I was uniquely well-placed – sometimes you are just in the right place at the right time. I had worked at the BBC, where Grade was director general; I was making a documentary at the time for ITV, where he was going. So that’s not bad for starters.
At the crossroads in his career, I knew his existing employer and his future employer. If you’ve been around for a long, long time as I have, you tend to get to know a lot of people. And as long as you haven’t betrayed their confidences over the years, which I think I haven’t, once in a while they are prepared to do you a favour. Clearly somebody told me something that they shouldn’t have known.
I don’t think anybody at the time realised how big a story it was going to be – but I knew it would be a big story.
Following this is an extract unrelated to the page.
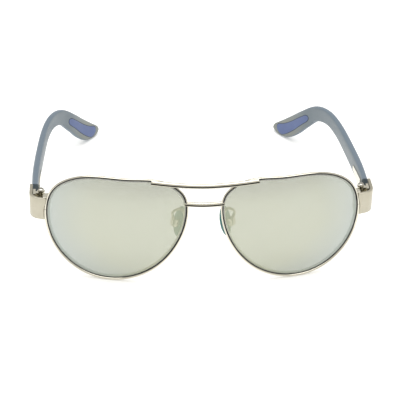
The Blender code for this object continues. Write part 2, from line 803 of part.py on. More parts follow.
def temple_station(share):
    """Centre, direction, inward normal, width direction, height and thickness at a share."""
    side_x, back_y = end_piece_side()
    last = len(TEMPLE_STATIONS) - 1

    def centre_at(place):
        x, y, z, _, _, _ = catmull(TEMPLE_STATIONS, place)
        return Vector((side_x - x * MM, back_y + TEMPLE_GAP + y * TEMPLE_REACH,
                       RIM_SPLIT_Z * (1.0 + z)))

    place = share * last
    _, _, _, height, thickness, roll = catmull(TEMPLE_STATIONS, place)
    step = 0.02
    bend = min(place, TIP_STRAIGHT_FROM * last)
    along = (centre_at(min(bend + step, last)) - centre_at(max(bend - step, 0.0))).normalized()
    if place <= 0.0:
        along = Vector((0.0, 1.0, 0.0))
    inward = Vector((-along.y, along.x, 0.0)).normalized()
    inward = Matrix.Rotation(math.radians(roll), 3, along) @ inward
    up = along.cross(inward) * -1.0
    return centre_at(place), along, inward, up, height * MM, thickness * MM


def temple_ring(share, grow=0.0, count=14):
    """Rounded section of the temple at a share of its length."""
    centre, _, inward, up, height, thickness = temple_station(share)
    tip = max(0.0, (share - 1.0 + TIP_ROUNDING) / TIP_ROUNDING)
    height *= math.sqrt(1.0 - 0.85 * tip * tip)
    thickness *= math.sqrt(1.0 - 0.55 * tip * tip)
    ring = []
    for step in range(count):
        angle = 2.0 * math.pi * (step + 0.5) / count
        c = math.cos(angle)
        s = math.sin(angle)
        across = math.copysign(abs(c) ** 0.55, c) * (thickness / 2.0 + grow)
        upward = math.copysign(abs(s) ** 0.55, s) * (height / 2.0 + grow)
        ring.append(centre + inward * across + up * upward)
    return ring


def rounded_ends(t):
    """Share of a strip's width that is left near its two rounded ends."""
    near_start = min(1.0, 0.5 + 0.5 * t / 0.08)
    near_end = max(0.0, (t - 0.80) / 0.20)
    return near_start * math.sqrt(1.0 - 0.80 * near_end * near_end)


def strip_mesh(name, start, end, start_width, end_width, proud, depth, grow, steps, lead=0.0,
               shape=None):
    """A flat strip along the temple's inner face, from one share of its length to another.

    The lead carries the strip's front end forward, so that a recess opens at the front face.
    """
    rings = []
    for step in range(steps + 1):
        t = step / steps
        share = start + (end - start) * t
        centre, along, inward, up, _, thickness = temple_station(share)
        width = start_width + (end_width - start_width) * t
        half = (width * shape(t) if shape else width) / 2.0 + grow
        face = centre + inward * (thickness / 2.0) + along * grow * (2.0 * t - 1.0)
        if step == 0:
            face = face - along * lead
        out = inward * (proud + grow)
        sink = inward * (depth + grow)
        rings.append([face + out + up * half, face + out - up * half,
                      face - sink - up * half, face - sink + up * half])
    return loft_mesh(name, rings)


def share_at(reach):
    """Share of the temple's stations at a distance back from its front face."""
    front_y = temple_station(0.0)[0].y
    low = 0.0
    high = 1.0
    for _ in range(24):
        middle = (low + high) / 2.0
        if temple_station(middle)[0].y - front_y < reach:
            low = middle
        else:
            high = middle
    return low


def leaf_mesh(name, grow, lead=0.0):
    """The silver leaf let into the inner face of the temple."""
    return strip_mesh(name, share_at(1.2 * MM), share_at(LEAF_LENGTH), LEAF_FRONT_HEIGHT,
                      LEAF_END_HEIGHT, LEAF_PROUD, LEAF_THICKNESS - LEAF_PROUD, grow, 5, lead)


def inlay_mesh(name, grow):
    return strip_mesh(name, INLAY_START, INLAY_END, INLAY_START_WIDTH, INLAY_END_WIDTH,
                      INLAY_PROUD, INLAY_THICKNESS - INLAY_PROUD, grow, 16,
                      shape=rounded_ends)


def build_temple(parts, tools):
    shares = [step / TEMPLE_STEPS for step in range(TEMPLE_STEPS)]
    shares += [1.0 - TIP_ROUNDING * 0.16, 1.0]
    rings = [temple_ring(share) for share in shares]
    temple = add_object("temple_right", loft_mesh("temple_right", rings), parts)
    inlay = add_object("tip_inlay_right", inlay_mesh("tip_inlay_right", 0.0), parts)
    recess = hide_as_cutter(add_object("inlay_recess", inlay_mesh("inlay_recess", SEAT_GAP),
                                       tools))
    leaf_recess = hide_as_cutter(add_object(
        "leaf_recess", leaf_mesh("leaf_recess", SEAT_GAP, 2.0 * MM), tools))
    boolean(temple, recess, "DIFFERENCE")
    boolean(temple, leaf_recess, "DIFFERENCE")
    return bake(temple), inlay


# ---- Nose pads --------------------------------------------------------------------------------
def pad_frame():
    """Pad frame at its screw: X towards the nose, Z along the pad."""
    turn = Matrix.Rotation(math.pi - PAD_SPLAY, 4, "Z")
    flare = Matrix.Rotation(PAD_FLARE, 4, "Y")
    pad_y = front_point(PAD_X, PAD_Z).y + PAD_BEHIND_RIM
    return Matrix.Translation((PAD_X, pad_y, PAD_Z)) @ turn @ flare


def build_pad(parts, tools):
    frame = pad_frame()
    tab_x, tab_y, tab_z = PAD_TAB
    bm = bmesh.new()
    bmesh.ops.create_uvsphere(bm, u_segments=16, v_segments=10, radius=1.0)
    bmesh.ops.scale(bm, vec=(PAD_THICKNESS / 2.0, PAD_WIDTH / 2.0, PAD_LENGTH / 2.0),
                    verts=bm.verts)
    shift = PAD_THICKNESS / 2.0 + tab_x * 0.5
    bmesh.ops.translate(bm, vec=(shift, 0.0, 0.0), verts=bm.verts)
    body = mesh_from_bmesh("nose_pad_right", bm)
    tab = box_mesh("pad_tab", (-tab_x / 2.0, -tab_y / 2.0, -tab_z / 2.0),
                   (shift, tab_y / 2.0, tab_z / 2.0))
    pad = union_of("nose_pad_right", [body, tab], parts, tools)
    bore_radius = PAD_SCREW_DIAMETER / 2.0 + BORE_GAP * 0.8
    width = tab_y / 2.0 + SEAT_GAP + PAD_BOX_WALL
    bore_mesh = cylinder_mesh("pad_bore", bore_radius, -width - MM, width + MM, 0.0, 0.0, 14)
    bore_mesh.transform(Matrix.Rotation(math.radians(90.0), 4, "X"))
    bore = hide_as_cutter(add_object("pad_bore", bore_mesh, tools))
    boolean(pad, bore, "DIFFERENCE")
    bake(pad)

    outer_z = PAD_BOX_LENGTH / 2.0 + 0.3 * MM
    back = -tab_x / 2.0 - SEAT_GAP - 0.5 * MM
    shell = box_mesh("pad_box_right", (back, -width, -outer_z), (tab_x * 0.30, width, outer_z))
    box = soften(add_object("pad_box_right", shell, parts), 0.12 * MM)
    hollow = hide_as_cutter(add_object("pad_hollow", box_mesh(
        "pad_hollow", (-tab_x / 2.0 - SEAT_GAP, -tab_y / 2.0 - SEAT_GAP, -outer_z - MM),
        (tab_x, tab_y / 2.0 + SEAT_GAP, outer_z + MM)), tools))
    boolean(box, hollow, "DIFFERENCE")
    boolean(box, bore, "DIFFERENCE")
    bake(box)

    length = 2.0 * width + 2.0 * SEAT_GAP
    profile_high = width + SEAT_GAP
    profile = [(0.0, profile_high + PAD_SCREW_HEAD_HEIGHT),
               (PAD_SCREW_HEAD / 2.0, profile_high + PAD_SCREW_HEAD_HEIGHT),
               (PAD_SCREW_HEAD / 2.0, profile_high),
               (PAD_SCREW_DIAMETER / 2.0, profile_high),
               (PAD_SCREW_DIAMETER / 2.0, profile_high - length),
               (0.0, profile_high - length)]
    screw = turned("nose_pad_screw_right", profile, parts, 14)
    screw.data.transform(Matrix.Rotation(math.radians(90.0), 4, "X"))
    for obj in (pad, box, screw):
        obj.data.transform(frame)
    return pad, box, screw


def build_pad_arm(parts, tools, rim_cutter):
    """A bent wire from the back of the rim to the top of the pad box."""
    frame = pad_frame()
    top = frame @ Vector((-PAD_TAB[0] / 2.0 - SEAT_GAP - 0.25 * MM, 0.0,
                          PAD_BOX_LENGTH / 2.0 + 0.3 * MM + SEAT_GAP))
    root_z = PAD_Z + 6.4 * MM
    root_x = nasal_edge(root_z, RIM_WIDTH / 2.0)
    root = front_point(root_x, root_z) + Vector((0.0, RIM_DEPTH / 2.0, 0.0))
    rows = [
        tuple(root + Vector((0.2 * MM, -0.3 * MM, 0.0))),
        tuple(root + Vector((0.7 * MM, 1.8 * MM, 1.4 * MM))),
        tuple(root + Vector((2.6 * MM, 3.4 * MM, 1.8 * MM))),
        tuple(top + Vector((0.6 * MM, -0.5 * MM, 3.0 * MM))),
        tuple(top),
    ]
    steps = 14
    points = [tuple(catmull(rows, (len(rows) - 1) * step / steps)) for step in range(steps + 1)]
    wire = tube_curve("pad_arm_right", points, PAD_ARM_DIAMETER / 2.0, parts, resolution=2)
    wire = curve_to_mesh_object(wire, parts)
    boolean(wire, rim_cutter, "DIFFERENCE")
    return bake(wire)


# ---- Assembly ---------------------------------------------------------------------------------
def mirrored(obj, name, parts):
    """The left-hand copy of a right-hand piece."""
    mesh = obj.data.copy()
    mesh.name = name
    mesh.transform(Matrix.Scale(-1.0, 4, (1.0, 0.0, 0.0)))
    mesh.flip_normals()
    return add_object(name, mesh, parts)


def add_empty(name, location, parts, parent=None):
    empty = bpy.data.objects.new(name, None)
    empty.empty_display_size = 0.01
    parts.objects.link(empty)
    empty.location = location
    if parent:
        empty.parent = parent
        empty.location = Vector(location) - parent.location
    return empty


def attach(obj, empty, pivot):
    """Move an object's origin to the pivot and parent it to the empty there."""
    obj.data.transform(Matrix.Translation(-Vector(pivot)))
    obj.parent = empty


def main():
    clear_scene()
    parts = make_collection("aviator_sunglasses")
    tools = make_collection("cutters")
    rim_cutter = build_rim_cutter(tools, SEAT_GAP)
    left_cutter = hide_as_cutter(mirrored(rim_cutter, "rim_clearance_left", tools))

    front = {
        "silver": [build_rim(parts, tools), build_end_piece(parts, rim_cutter)],
        "lens": [build_lens(parts)],
        "screw": [],
    }
    lock = build_lock(parts, tools, rim_cutter)
    front["silver"] += lock[:2]
    front["screw"].append(lock[2])
    hinge_front, hinge_screw, hinge_temple = build_hinge(parts, tools)
    front["silver"].append(hinge_front)
    front["screw"].append(hinge_screw)
    temple, inlay = build_temple(parts, tools)
    pad, pad_box, pad_screw = build_pad(parts, tools)
    front["silver"] += [pad_box, build_pad_arm(parts, tools, rim_cutter)]
    front["screw"].append(pad_screw)
    arms = {"temple": [temple], "inlay": [inlay], "silver": [hinge_temple]}
    pads = {"pad": [pad]}

    root = add_empty("sunglasses_origin", (0.0, 0.0, 0.0), parts)
    hinge = hinge_axis()
    pad_pivot = pad_frame().translation
    single = [build_brow_bar(parts), build_bridge(parts, tools, (rim_cutter, left_cutter))]
    for obj in single:
        finish_solid(obj, "silver")
        obj.parent = root

    for side, sign in (("right", 1.0), ("left", -1.0)):
        hinge_point = Vector((hinge.x * sign, hinge.y, hinge.z))
        pad_point = Vector((pad_pivot.x * sign, pad_pivot.y, pad_pivot.z))
        groups = (
            (front, root, Vector((0.0, 0.0, 0.0))),
            (arms, add_empty("temple_hinge_" + side, hinge_point, parts, root), hinge_point),
            (pads, add_empty("nose_pad_pivot_" + side, pad_point, parts, root), pad_point),
        )
        for group, empty, pivot in groups:
            for finish, objects in group.items():
                for original in objects:
                    if side == "right":
                        continue
                    name = original.name.replace("_right", "_left")
                    copy = mirrored(original, name, parts)
                    finish_solid(copy, finish)
                    attach(copy, empty, pivot)
    for side_group, empty_name, pivot in (
            (front, "sunglasses_origin", Vector((0.0, 0.0, 0.0))),
            (arms, "temple_hinge_right", hinge),
            (pads, "nose_pad_pivot_right", pad_pivot)):
        for finish, objects in side_group.items():
            for obj in objects:
                finish_solid(obj, finish)
                attach(obj, bpy.data.objects[empty_name], pivot)
    centre_on_floor(root, parts)


def centre_on_floor(root, parts):
    """Stand the glasses on z = 0 with the middle of their length over the origin."""
    bpy.context.view_layer.update()
    corners = [obj.matrix_world @ vertex.co for obj in parts.objects if obj.type == "MESH"
               for vertex in obj.data.vertices]
    low_y = min(c.y for c in corners)
    high_y = max(c.y for c in corners)
    low_z = min(c.z for c in corners)
    root.location = (0.0, -(low_y + high_y) / 2.0, -low_z)


main()
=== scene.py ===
import math

import bmesh
import bpy
import numpy as np
from mathutils import Matrix, Vector


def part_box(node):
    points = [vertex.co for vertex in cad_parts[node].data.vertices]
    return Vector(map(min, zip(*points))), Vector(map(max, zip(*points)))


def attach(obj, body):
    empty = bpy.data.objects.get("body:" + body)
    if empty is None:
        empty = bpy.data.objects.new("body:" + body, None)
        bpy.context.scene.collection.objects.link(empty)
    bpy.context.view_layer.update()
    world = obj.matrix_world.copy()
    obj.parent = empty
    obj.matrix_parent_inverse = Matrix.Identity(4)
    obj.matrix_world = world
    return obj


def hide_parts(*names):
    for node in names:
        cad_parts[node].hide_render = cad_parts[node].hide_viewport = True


# Looks of the aviator sunglasses: finished pieces and materials around the fixed CAD frame.
# The polished wires, the lenses, the moulded temples and the soft inlays are made here at a finer
# grain than the CAD solids that they stand for. The hinge, lock and pad pieces are softened
# copies of theirs. -Y is forward, +Z is up, and right and left are the CAD nodes' own.
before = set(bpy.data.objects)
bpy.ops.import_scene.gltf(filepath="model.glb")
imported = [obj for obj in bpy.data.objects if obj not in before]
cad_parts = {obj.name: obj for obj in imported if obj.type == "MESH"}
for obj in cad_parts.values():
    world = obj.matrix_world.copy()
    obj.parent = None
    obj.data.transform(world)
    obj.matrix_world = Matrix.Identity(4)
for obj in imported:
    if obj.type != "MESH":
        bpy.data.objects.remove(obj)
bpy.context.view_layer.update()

MM = 0.001
SIDES = (("right", 1.0), ("left", -1.0))

# ---- Sizes of the front -----------------------------------------------------------------------
LENS_BOX_WIDTH = 57.6 * MM
LENS_BOX_HEIGHT = 46.9 * MM
RIM_SPACING = 12.8 * MM
BASE_RADIUS = 88.0 * MM
WRAP_OFFSET = 15.5 * MM
LEAN_OFFSET = 6.4 * MM
RIM_WIDTH = 1.5 * MM
RIM_DEPTH = 2.2 * MM
RIM_SPLIT_Z = LENS_BOX_HEIGHT * 0.616
LENS_THICKNESS = 1.8 * MM
BAR_RADIUS = 1.05 * MM

# ---- Sizes of the temples ---------------------------------------------------------------------
TEMPLE_REACH = 97.6 * MM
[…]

The media love writing about the media – but when the story involved the media at both ends, it was just too delicious. If the head of ICI moved to a British manufacturing company you would have to get to page 28 before anyone mentioned it. But because it was Michael Grade, who is a great personality with a big company, it just had all the magic ingredients.
The news editor came over and said: ‘Jeff, this is a really great story. But it just seems a bit improbable.’I could see what he was saying: ‘Are you right, Jeff?’He wanted to believe me.
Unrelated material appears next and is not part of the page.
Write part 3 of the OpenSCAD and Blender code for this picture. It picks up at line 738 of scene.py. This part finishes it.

We all had those moments. I never had even one per cent doubt that Michael was in negotiations but there was always this worry right up to the last minute that he wouldn’t go.
If we then wrote that, we would be back-tracking and saying we were wrong but for the right reasons, and you don’t want that. I wanted to be absolutely sure that he’d signed up. We planned the story not knowing that Michael had signed, because to the best of my knowledge he hadn’t.
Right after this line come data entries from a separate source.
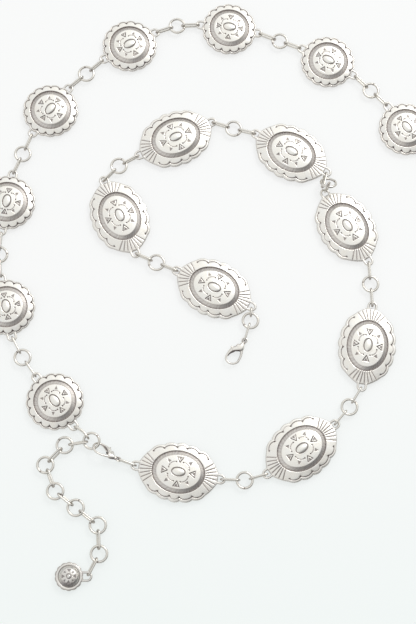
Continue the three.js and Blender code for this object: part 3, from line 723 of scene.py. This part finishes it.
for k, (name, x, y, z, nx, ny) in enumerate(EXTENSION):
    chain_piece(name + "_look", [ring_part((x, y, z), (nx, ny, math.sqrt(1 - nx * nx - ny * ny)), cut_turn=40 + 97 * k)], (name,))
ext = [np.array(e[1:4]) for e in EXTENSION]
chain_piece("ext_link_0_look", [link_part(*on_line(lug_at[("round_8", 1)], ext[0], 0.7, (LIE, 2.5)), bow=0.9)], ("ext_link_0",))
for i in range(6):
    slack = (math.hypot(*(ext[i + 1] - ext[i])[:2]) - LINK_REACH) / 2
    chain_piece("ext_link_%d_look" % (i + 1), [link_part(*on_line(ext[i], ext[i + 1], slack), roll=(20, -18, 22, -20, 18, 22)[i])], ("ext_link_%d" % (i + 1),))
drop_lug = np.array([DROP_AT[0] + polar(DROP_LUG, DROP_AT[2])[0], DROP_AT[1] + polar(DROP_LUG, DROP_AT[2])[1], LIE])
chain_piece("ext_link_7_look", [link_part(*on_line(ext[6], drop_lug, 2.58), roll=20)], ("ext_link_7",))

chain_piece("clasp_1_link_look", [link_part(*on_line(lug_at[("oval_1", 0)], CLASPS[0][1:3], 0.0, (2.11, 2.9)))], ("clasp_1_link",))
end_ring = np.array([END_RING[0], END_RING[1], LIE])
chain_piece("oval_end_ring_look", [ring_part(end_ring, cut_turn=215)], ("oval_end_ring",))
chain_piece("oval_end_link_look", [link_part(*on_line(lug_at[("oval_8", 1)], end_ring, 0.77, reach=4.65))], ("oval_end_link",))
chain_piece("oval_end_connector_look", [link_part(*on_line(end_ring, CLASPS[1][1:3], 1.8))], ("oval_end_connector",))

start = lug_at[("round_1", 1)]
middle = start + np.array([*polar(FAR_END["ring_reach"], FAR_END["ring_turn"]), 0])
along = np.array([*polar(1, FAR_END["clasp_turn"]), 0])
parts = [ring_part(middle, cut_turn=130)]
for u in (unit(start - middle), along):
    parts.append(link_part(middle + u * RING_SIDE, middle + u * LUG_SIDE))
chain_piece("round_end_gap_look", parts, ("round_end_gap",))

# ------------------------------------------------------------------ drop
DROP_N, DROP_SCALLOPS = 168, 14
DROP_ROWS = [  # radius, height, darkness
    (0.35, 5.45, 0.05), (0.7, 5.36, 0.08), (0.95, 5.20, 0.15), (1.12, 4.96, 0.6), (1.28, 4.84, 0.8), (1.45, 4.90, 0.4),
    (1.7, 4.98, 0.15), (1.95, 4.95, 0.12), (2.2, 4.90, 0.12), (2.4, 4.86, 0.12), (2.6, 4.81, 0.12), (2.8, 4.76, 0.12),
    (3.0, 4.70, 0.12), (3.2, 4.63, 0.12), (3.4, 4.55, 0.12), (3.6, 4.46, 0.12), (3.8, 4.36, 0.12), (4.05, 4.21, 0.10),
    (4.35, 4.0, 0.08), (4.65, 3.75, 0.08), (4.95, 3.46, 0.08), (5.25, 3.12, 0.12), (5.45, 2.88, 0.25), (5.58, 2.74, 0.75),
    (5.70, 2.72, 0.8), (5.82, 2.84, 0.3), (6.0, 2.92, 0.08), (6.3, 2.94, 0.05), (6.5, 2.92, 0.05)]


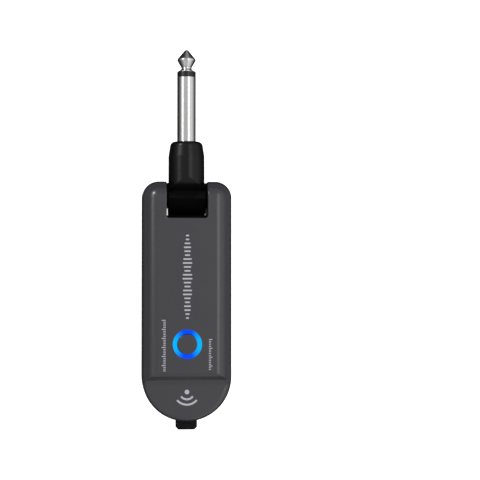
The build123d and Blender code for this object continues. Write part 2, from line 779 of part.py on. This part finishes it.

Myself and [Telegraph editor] Will Lewis knew about it three or four days before and we both decided we didn’t want to break the story ‘Grade thinking about it”, because that’s not half as good. You really want ‘Grade dunnit”.
So we decided to hang on right until the end so I could say, ‘I know he’s signed”, and I was able to say that. I was mightily relieved when the BBC confirmed it.
It was a great story for this paper, because it came at a time when we were trying to explain our multimedia strategy to the world and they didn’t really want to listen. We broke it on a multimedia basis and it really gave us a lift.